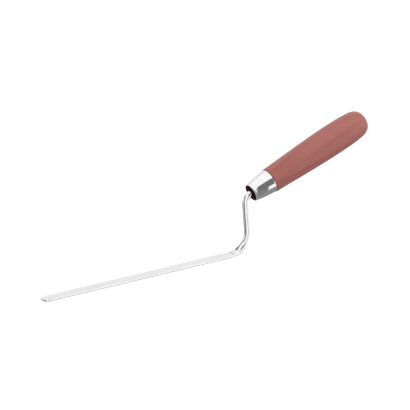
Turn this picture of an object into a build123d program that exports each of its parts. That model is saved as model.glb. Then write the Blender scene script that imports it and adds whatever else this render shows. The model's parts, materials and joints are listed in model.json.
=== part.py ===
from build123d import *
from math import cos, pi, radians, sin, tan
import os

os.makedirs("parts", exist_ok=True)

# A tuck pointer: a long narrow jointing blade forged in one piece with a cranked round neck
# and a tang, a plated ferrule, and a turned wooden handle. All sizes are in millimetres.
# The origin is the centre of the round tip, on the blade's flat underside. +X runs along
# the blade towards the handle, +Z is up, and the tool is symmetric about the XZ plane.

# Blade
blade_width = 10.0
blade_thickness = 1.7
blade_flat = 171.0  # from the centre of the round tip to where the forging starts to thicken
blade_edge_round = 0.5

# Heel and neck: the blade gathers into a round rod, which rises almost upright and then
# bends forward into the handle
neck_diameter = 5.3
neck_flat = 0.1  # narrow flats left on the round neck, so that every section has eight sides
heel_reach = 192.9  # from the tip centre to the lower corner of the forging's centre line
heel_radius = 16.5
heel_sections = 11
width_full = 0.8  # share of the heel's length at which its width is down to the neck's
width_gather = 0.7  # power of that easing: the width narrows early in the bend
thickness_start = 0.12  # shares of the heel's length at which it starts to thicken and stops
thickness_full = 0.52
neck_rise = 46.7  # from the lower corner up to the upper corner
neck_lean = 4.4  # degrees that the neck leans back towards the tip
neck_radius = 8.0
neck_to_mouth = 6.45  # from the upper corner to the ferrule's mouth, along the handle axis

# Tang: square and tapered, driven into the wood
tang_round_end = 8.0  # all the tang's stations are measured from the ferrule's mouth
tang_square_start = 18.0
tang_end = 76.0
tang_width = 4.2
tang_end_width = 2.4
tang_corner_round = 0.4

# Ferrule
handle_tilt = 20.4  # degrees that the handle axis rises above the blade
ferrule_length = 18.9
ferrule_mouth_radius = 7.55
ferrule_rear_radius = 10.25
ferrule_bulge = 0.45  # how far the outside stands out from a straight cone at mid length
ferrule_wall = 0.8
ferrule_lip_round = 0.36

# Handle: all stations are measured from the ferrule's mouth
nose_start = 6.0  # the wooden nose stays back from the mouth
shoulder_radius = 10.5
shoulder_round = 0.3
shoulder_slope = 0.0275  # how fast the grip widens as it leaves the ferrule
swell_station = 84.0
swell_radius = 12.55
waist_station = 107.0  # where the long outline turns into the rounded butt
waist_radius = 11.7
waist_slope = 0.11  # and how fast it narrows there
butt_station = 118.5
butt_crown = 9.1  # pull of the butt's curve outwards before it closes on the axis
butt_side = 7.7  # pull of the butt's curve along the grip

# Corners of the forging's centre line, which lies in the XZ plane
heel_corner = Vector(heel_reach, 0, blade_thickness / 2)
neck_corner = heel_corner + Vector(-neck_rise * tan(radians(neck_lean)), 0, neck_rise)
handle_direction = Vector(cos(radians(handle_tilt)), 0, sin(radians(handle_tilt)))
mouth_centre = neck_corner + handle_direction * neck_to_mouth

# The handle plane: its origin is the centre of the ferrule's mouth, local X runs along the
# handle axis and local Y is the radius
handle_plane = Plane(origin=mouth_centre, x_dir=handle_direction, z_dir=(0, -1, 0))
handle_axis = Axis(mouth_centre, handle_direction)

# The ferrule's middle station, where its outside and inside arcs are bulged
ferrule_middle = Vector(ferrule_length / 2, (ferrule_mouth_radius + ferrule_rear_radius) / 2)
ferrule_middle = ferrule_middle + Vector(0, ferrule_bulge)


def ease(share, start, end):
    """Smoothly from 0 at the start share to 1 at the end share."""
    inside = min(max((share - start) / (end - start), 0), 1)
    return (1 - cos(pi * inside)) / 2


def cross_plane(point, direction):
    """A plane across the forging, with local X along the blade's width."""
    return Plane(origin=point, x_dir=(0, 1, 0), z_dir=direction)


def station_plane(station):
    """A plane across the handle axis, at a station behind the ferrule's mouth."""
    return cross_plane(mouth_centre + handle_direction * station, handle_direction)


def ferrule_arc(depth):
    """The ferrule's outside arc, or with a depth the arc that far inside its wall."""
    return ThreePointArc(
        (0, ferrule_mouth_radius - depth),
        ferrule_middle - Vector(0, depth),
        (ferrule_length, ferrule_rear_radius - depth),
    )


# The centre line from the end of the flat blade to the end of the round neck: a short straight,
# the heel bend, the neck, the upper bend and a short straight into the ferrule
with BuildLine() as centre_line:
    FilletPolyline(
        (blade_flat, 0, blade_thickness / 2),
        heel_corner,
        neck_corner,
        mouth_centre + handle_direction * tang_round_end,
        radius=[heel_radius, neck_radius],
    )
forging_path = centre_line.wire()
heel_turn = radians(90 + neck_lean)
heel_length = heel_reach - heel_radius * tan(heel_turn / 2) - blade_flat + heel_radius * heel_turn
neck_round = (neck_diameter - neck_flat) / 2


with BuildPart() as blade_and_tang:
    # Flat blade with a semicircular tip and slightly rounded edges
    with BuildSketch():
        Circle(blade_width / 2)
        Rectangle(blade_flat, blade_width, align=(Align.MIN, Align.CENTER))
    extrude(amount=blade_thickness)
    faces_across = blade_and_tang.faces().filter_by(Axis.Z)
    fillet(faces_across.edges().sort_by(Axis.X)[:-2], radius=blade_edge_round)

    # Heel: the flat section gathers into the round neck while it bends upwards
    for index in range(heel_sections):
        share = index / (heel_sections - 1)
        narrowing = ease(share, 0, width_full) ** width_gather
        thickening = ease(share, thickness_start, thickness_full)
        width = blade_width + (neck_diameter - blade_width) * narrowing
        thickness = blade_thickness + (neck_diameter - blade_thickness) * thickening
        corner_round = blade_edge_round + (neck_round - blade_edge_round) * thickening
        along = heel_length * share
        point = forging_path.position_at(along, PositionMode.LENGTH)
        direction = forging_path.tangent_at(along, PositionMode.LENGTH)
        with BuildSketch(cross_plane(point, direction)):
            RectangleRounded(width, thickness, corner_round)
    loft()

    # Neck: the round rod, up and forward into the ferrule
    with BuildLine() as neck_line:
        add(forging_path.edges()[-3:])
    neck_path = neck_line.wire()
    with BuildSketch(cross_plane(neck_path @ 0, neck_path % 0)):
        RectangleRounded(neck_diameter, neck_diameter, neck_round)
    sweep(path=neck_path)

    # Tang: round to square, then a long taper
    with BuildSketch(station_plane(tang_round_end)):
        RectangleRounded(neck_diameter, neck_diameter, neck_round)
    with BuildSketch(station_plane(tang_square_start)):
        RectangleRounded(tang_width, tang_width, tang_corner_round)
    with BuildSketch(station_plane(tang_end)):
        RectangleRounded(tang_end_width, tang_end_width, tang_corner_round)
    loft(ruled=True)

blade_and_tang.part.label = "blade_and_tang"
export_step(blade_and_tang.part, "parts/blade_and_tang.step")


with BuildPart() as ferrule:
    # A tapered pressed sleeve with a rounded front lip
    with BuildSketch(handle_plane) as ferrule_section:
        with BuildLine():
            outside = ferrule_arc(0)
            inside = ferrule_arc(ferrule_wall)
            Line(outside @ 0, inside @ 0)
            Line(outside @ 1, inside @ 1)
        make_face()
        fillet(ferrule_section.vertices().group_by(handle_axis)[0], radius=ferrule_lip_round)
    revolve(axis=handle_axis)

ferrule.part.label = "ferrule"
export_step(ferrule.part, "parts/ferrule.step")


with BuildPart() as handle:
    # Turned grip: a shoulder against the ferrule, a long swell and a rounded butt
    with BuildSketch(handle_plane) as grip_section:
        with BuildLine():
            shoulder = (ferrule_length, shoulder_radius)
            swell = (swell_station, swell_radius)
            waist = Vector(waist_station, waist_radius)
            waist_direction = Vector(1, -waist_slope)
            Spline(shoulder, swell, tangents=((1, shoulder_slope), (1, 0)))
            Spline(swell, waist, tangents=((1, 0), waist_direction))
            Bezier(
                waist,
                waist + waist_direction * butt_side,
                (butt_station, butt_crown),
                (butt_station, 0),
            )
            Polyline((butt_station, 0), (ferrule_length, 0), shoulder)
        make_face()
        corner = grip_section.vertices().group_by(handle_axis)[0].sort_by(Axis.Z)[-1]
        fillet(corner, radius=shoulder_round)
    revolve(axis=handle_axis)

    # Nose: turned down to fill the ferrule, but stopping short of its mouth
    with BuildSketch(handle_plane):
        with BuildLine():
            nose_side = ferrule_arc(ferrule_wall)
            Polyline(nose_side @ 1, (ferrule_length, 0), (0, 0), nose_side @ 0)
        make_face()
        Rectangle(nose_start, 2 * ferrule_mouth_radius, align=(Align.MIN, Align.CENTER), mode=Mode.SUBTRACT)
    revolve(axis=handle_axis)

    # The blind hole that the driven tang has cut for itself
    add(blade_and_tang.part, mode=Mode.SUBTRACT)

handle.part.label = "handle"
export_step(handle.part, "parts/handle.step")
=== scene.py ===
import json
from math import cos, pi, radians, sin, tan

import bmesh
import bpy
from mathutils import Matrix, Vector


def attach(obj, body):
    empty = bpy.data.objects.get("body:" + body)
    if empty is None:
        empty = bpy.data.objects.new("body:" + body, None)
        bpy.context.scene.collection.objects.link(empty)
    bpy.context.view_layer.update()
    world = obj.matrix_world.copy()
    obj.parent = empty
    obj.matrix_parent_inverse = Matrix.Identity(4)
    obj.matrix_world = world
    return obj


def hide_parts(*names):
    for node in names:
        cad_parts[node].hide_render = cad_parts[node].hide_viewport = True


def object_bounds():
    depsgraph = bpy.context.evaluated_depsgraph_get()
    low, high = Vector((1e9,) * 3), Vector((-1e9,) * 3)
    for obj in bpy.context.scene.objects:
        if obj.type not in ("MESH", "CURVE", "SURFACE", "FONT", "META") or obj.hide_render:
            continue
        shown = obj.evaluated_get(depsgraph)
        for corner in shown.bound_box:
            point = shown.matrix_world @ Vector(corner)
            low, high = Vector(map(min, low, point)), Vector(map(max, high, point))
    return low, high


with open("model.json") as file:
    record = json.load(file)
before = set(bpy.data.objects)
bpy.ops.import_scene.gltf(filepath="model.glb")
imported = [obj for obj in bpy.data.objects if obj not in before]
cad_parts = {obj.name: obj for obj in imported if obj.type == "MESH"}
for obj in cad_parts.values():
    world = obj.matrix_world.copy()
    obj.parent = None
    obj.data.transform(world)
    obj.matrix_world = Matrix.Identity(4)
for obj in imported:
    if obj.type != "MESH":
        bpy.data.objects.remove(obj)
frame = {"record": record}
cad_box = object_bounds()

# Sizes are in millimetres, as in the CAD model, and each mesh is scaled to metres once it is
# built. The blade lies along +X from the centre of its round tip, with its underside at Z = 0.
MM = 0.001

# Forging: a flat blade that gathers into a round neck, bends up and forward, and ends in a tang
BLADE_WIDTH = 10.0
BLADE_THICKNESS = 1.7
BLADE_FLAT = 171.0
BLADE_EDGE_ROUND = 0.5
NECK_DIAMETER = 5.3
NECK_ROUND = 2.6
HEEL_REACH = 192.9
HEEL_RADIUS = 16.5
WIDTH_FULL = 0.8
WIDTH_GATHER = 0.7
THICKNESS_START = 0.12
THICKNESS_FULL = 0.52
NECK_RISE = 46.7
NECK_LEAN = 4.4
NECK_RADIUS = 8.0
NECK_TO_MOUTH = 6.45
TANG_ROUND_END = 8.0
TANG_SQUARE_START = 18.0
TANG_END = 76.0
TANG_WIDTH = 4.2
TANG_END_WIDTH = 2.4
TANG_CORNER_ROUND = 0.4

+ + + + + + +

Output nothing except the lines from the line with "# Nose: turned" through the line with "for node in", copied exactly, end lines included.

    # Nose: turned down to fill the ferrule, but stopping short of its mouth
    with BuildSketch(handle_plane):
        with BuildLine():
            nose_side = ferrule_arc(ferrule_wall)
            Polyline(nose_side @ 1, (ferrule_length, 0), (0, 0), nose_side @ 0)
        make_face()
        Rectangle(nose_start, 2 * ferrule_mouth_radius, align=(Align.MIN, Align.CENTER), mode=Mode.SUBTRACT)
    revolve(axis=handle_axis)

    # The blind hole that the driven tang has cut for itself
    add(blade_and_tang.part, mode=Mode.SUBTRACT)

handle.part.label = "handle"
export_step(handle.part, "parts/handle.step")
=== scene.py ===
import json
from math import cos, pi, radians, sin, tan

import bmesh
import bpy
from mathutils import Matrix, Vector


def attach(obj, body):
    empty = bpy.data.objects.get("body:" + body)
    if empty is None:
        empty = bpy.data.objects.new("body:" + body, None)
        bpy.context.scene.collection.objects.link(empty)
    bpy.context.view_layer.update()
    world = obj.matrix_world.copy()
    obj.parent = empty
    obj.matrix_parent_inverse = Matrix.Identity(4)
    obj.matrix_world = world
    return obj


def hide_parts(*names):
    for node in names:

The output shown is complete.